Copy out, exactly and without additions, the lines from the one that contains "boards = [crest_board(*side)" to the one that contains "obj.matrix_parent_inverse = Matrix.Identity(4)", both ends included.

####

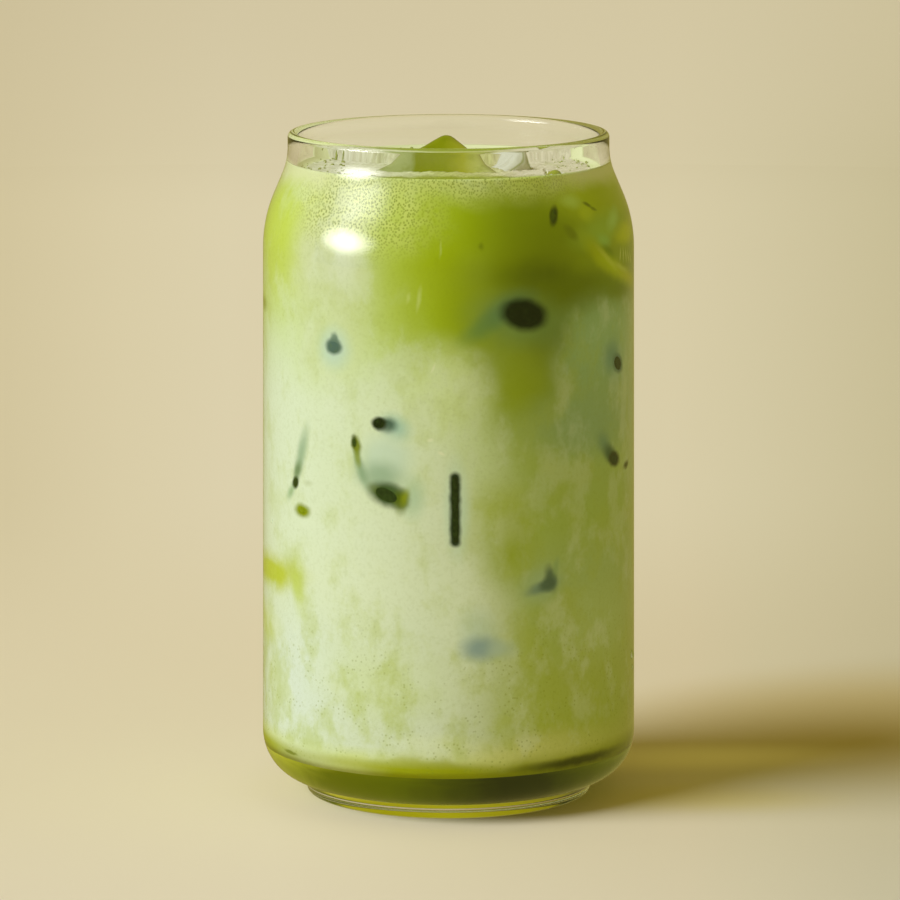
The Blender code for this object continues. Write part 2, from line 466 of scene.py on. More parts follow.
class Finish:
    """A node material that is being put together."""

    def __init__(self, name):
        self.material = bpy.data.materials.new(name)
        self.material.use_nodes = True
        self.tree = self.material.node_tree
        self.tree.nodes.clear()

    def node(self, kind, settings=None, values=None, output=0):
        """Add a node: first its settings, then a value or a link for each socket named or numbered."""
        made = self.tree.nodes.new(kind)
        for key, setting in (settings or {}).items():
            if key == "stops":
                set_stops(made.color_ramp, setting)
            else:
                setattr(made, key, setting)
        for key, value in (values or {}).items():
            if isinstance(value, Wire):
                self.tree.links.new(value.socket, made.inputs[key])
            else:
                made.inputs[key].default_value = value
        return Wire(self, made.outputs[output])

    def place(self):
        """Object coordinates in millimetres."""
        there = self.node("ShaderNodeTexCoord", output="Object")
        return self.vector("SCALE", there, scale=1 / MM)

    def vector(self, operation, a, b=None, scale=None, output=0):
        """Vector Math."""
        values = {0: a}
        if b is not None:
            values[1] = b
        if scale is not None:
            values["Scale"] = scale
        return self.node("ShaderNodeVectorMath", {"operation": operation}, values, output)

    def mix(self, share, first, second):
        """From the first colour to the second by share."""
        values = {0: share, 6: tone(first), 7: tone(second)}
        return self.node("ShaderNodeMix", {"data_type": "RGBA"}, values, 2)

    def wash(self, colour, at, rows):
        """The colour under soft ellipses: rows of a patch's values, with their own colour last but one."""
        for *spread, soft, shown, strength in rows:
            colour = self.mix(patch(self, at, *spread, soft, strength), colour, shown)
        return colour

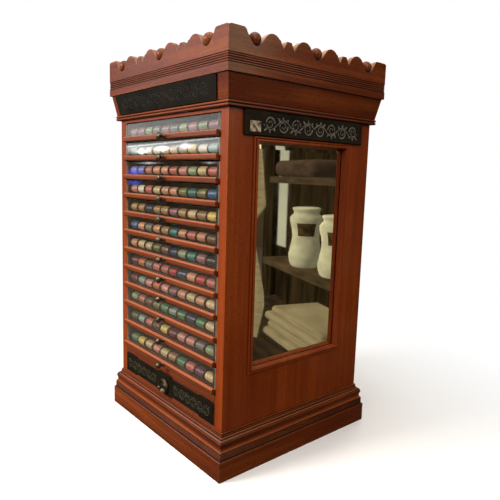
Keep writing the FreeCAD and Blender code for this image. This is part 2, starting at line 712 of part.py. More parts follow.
def deep_drawer():
    """Drawer that runs on the case's floor, behind a flat front."""
    foot = FLOOR_TOP + DEEP_SEAT_CLEARANCE
    front_top = DEEP_SLOT_TOP - DEEP_TOP_GAP
    wall_top = front_top - DEEP_WALL_DROP
    front = (FRONT_Y, FRONT_Y + DEEP_FRONT_THICKNESS)
    inside = (-DRAWER_INNER_X, DRAWER_INNER_X)
    back = (DRAWER_BACK_Y - BACK_WALL_THICKNESS, DRAWER_BACK_Y)
    tray = foot + DEEP_TRAY_LIFT
    parts = [box((-RAIL_HALF, RAIL_HALF), front, (foot, front_top))]
    parts += side_walls(front[1], foot, wall_top)
    parts.append(box(inside, back, (foot, wall_top)))
    parts.append(box(inside, (front[1], back[0]), (tray, tray + TRAY_THICKNESS)))
    return fused(parts)


def plaque():
    """Black shaped board on the deep drawer: tall ends, a narrow waist and a taller boss."""
    half = RAIL_HALF - PLAQUE_SIDE_MARGIN
    end = PLAQUE_END_HEIGHT / 2
    waist = PLAQUE_WAIST_HEIGHT / 2
    boss = PLAQUE_BOSS_HEIGHT / 2
    boss_half = PLAQUE_BOSS_WIDTH / 2
    end_inner = half - PLAQUE_END_WIDTH

    def hollow(start, finish):
        """Middle of a hollow step between two points of the edge."""
        pull = PLAQUE_STEP_HOLLOW * (1 if finish[0] > start[0] and finish[1] < start[1] else -1)
        middle_x = (start[0] + finish[0]) / 2
        middle_z = (start[1] + finish[1]) / 2
        return (middle_x - pull, middle_z - PLAQUE_STEP_HOLLOW)

    middle = (0, boss)
    boss_edge = (boss_half, boss)
    boss_foot = (boss_half + PLAQUE_STEP_RUN, waist)
    end_foot = (end_inner - PLAQUE_STEP_RUN, waist)
    end_edge = (end_inner, end)
    right = [boss_edge, (hollow(boss_edge, boss_foot), boss_foot), end_foot]
    right += [(hollow(end_foot, end_edge), end_edge), (half, end)]
    top = retraced(middle, right) + right
    moves = [(-half, end)] + top + [(half, -end)]
    moves += changed(top, lambda x, z: (-x, -z)) + [(-half, end)]
    board = outline(moves, lambda x, z: Vector(x, FRONT_Y, PLAQUE_MIDDLE + z))
    return board.extrude(Vector(0, -PLAQUE_THICKNESS, 0))


def pull():
    """Round dished pull with a raised rim and a post with a small head in its middle."""
    rim = PULL_RADIUS - PULL_RIM_WIDTH / 2
    dish = PULL_RADIUS - PULL_RIM_WIDTH
    points = [(0, 0), (PULL_RADIUS, 0), (PULL_RADIUS, PULL_EDGE_RISE), (rim, PULL_RIM_RISE)]
    points += [(dish, PULL_EDGE_RISE), (PULL_HEAD_RADIUS, PULL_DISH_RISE)]
    points += [(PULL_POST_RADIUS, PULL_EDGE_RISE), (PULL_POST_RADIUS, PULL_NECK_REACH)]
    points += [(PULL_HEAD_RADIUS, PULL_HEAD_REACH), (PULL_POST_RADIUS, PULL_LENGTH)]
    points += [(0, PULL_LENGTH)]
    seat = Vector(0, PLAQUE_FRONT_Y, PLAQUE_MIDDLE - PULL_DROP)
    return turned(points, TURNED_FLATS, seat)


def cabinet():
    """Every node's shape by its name."""
    nodes = {
        "plinth": plinth(),
        "base_moulding": base_moulding(),
        "bead_moulding": bead_moulding(),
        "frieze": frieze(),
        "crown_band": crown_band(),
        "crest_balls": crest_balls(),
        "side_right": side_right(),
        "side_left": side_left(),
        "back_panel": back_panel(),
        "floor_board": floor_board(),
        "header_rail": header_rail(),
        "top_board": top_board(),
        "runners_left": runners(-1),
        "runners_right": runners(1),
        "front_plate": front_plate(),
        "side_plate": side_plate(),
        "mirror_frame": mirror_frame(),
        "mirror": mirror(),
        "mirror_back": mirror_back(),
    }
    boards = [crest_board(*side) for side in four_sides()]
    nodes["cresting_front_back"] = Part.makeCompound(boards[0::2])
    nodes["cresting_sides"] = Part.makeCompound(boards[1::2])
    for number, (slot_foot, slot_height) in enumerate(slots(), start=1):
        nodes[f"drawer_{number:02d}"] = spool_drawer(slot_foot, slot_height)
        nodes[f"glass_{number:02d}"] = pane(slot_foot, slot_height)
        nodes[f"knob_{number:02d}"] = knob(slot_foot)
    nodes["drawer_13"] = deep_drawer()
    nodes["plaque"] = plaque()
    nodes["pull"] = pull()
    return nodes


os.makedirs("parts", exist_ok=True)
for name, shape in cabinet().items():
    shape.exportStep(f"parts/{name}.step")
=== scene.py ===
import math
import random

import bmesh
import bpy
from mathutils import Matrix, Vector


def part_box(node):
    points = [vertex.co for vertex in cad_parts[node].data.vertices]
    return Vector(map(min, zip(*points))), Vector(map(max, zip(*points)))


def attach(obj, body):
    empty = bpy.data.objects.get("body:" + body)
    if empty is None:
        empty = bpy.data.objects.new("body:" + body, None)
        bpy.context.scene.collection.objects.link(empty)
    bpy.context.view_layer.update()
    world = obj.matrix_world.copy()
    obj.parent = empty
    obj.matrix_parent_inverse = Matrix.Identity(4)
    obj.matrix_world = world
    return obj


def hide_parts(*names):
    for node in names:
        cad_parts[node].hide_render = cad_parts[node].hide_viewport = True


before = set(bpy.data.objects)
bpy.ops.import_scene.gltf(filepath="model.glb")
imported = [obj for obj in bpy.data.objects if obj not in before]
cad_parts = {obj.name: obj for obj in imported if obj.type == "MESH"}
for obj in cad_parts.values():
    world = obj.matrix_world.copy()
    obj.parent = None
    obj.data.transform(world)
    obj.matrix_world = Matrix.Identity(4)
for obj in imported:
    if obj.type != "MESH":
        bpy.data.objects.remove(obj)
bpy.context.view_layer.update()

# Plinth and base moulding.
# Stained cherry boards and a moulding above them, mitred at the corners, glued and bradded to
# the foot of the case, then varnished. The edges are worn. The quirks and grooves are painted
# darker, for shade and old dirt, and slopes are painted paler facing up and darker facing down.
MM = 0.001
CHERRY = ((0.125, 0.016, 0.0014), (0.215, 0.034, 0.003), (0.3, 0.06, 0.008))
DARK_CHERRY = ((0.045, 0.0055, 0.0008), (0.125, 0.019, 0.002), (0.265, 0.06, 0.009))
# Painted shade colours: under slopes that face down, in the quirks (with old dirt) and along the grooves
# (with old varnish).
PAINTED_UNDERSIDE_SHADE = (0.018, 0.0045, 0.0016)
QUIRK_SHADE_AND_DIRT = (0.01, 0.003, 0.0012)
GROOVE_SHADE_AND_DIRT = (0.012, 0.0035, 0.0014)
CASE_HALF_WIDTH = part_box("side_right")[1].x
CASE_HALF_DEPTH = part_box("side_right")[1].y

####

# TASK ANSWER
    boards = [crest_board(*side) for side in four_sides()]
    nodes["cresting_front_back"] = Part.makeCompound(boards[0::2])
    nodes["cresting_sides"] = Part.makeCompound(boards[1::2])
    for number, (slot_foot, slot_height) in enumerate(slots(), start=1):
        nodes[f"drawer_{number:02d}"] = spool_drawer(slot_foot, slot_height)
        nodes[f"glass_{number:02d}"] = pane(slot_foot, slot_height)
        nodes[f"knob_{number:02d}"] = knob(slot_foot)
    nodes["drawer_13"] = deep_drawer()
    nodes["plaque"] = plaque()
    nodes["pull"] = pull()
    return nodes


os.makedirs("parts", exist_ok=True)
for name, shape in cabinet().items():
    shape.exportStep(f"parts/{name}.step")
=== scene.py ===
import math
import random

import bmesh
import bpy
from mathutils import Matrix, Vector


def part_box(node):
    points = [vertex.co for vertex in cad_parts[node].data.vertices]
    return Vector(map(min, zip(*points))), Vector(map(max, zip(*points)))


def attach(obj, body):
    empty = bpy.data.objects.get("body:" + body)
    if empty is None:
        empty = bpy.data.objects.new("body:" + body, None)
        bpy.context.scene.collection.objects.link(empty)
    bpy.context.view_layer.update()
    world = obj.matrix_world.copy()
    obj.parent = empty
    obj.matrix_parent_inverse = Matrix.Identity(4)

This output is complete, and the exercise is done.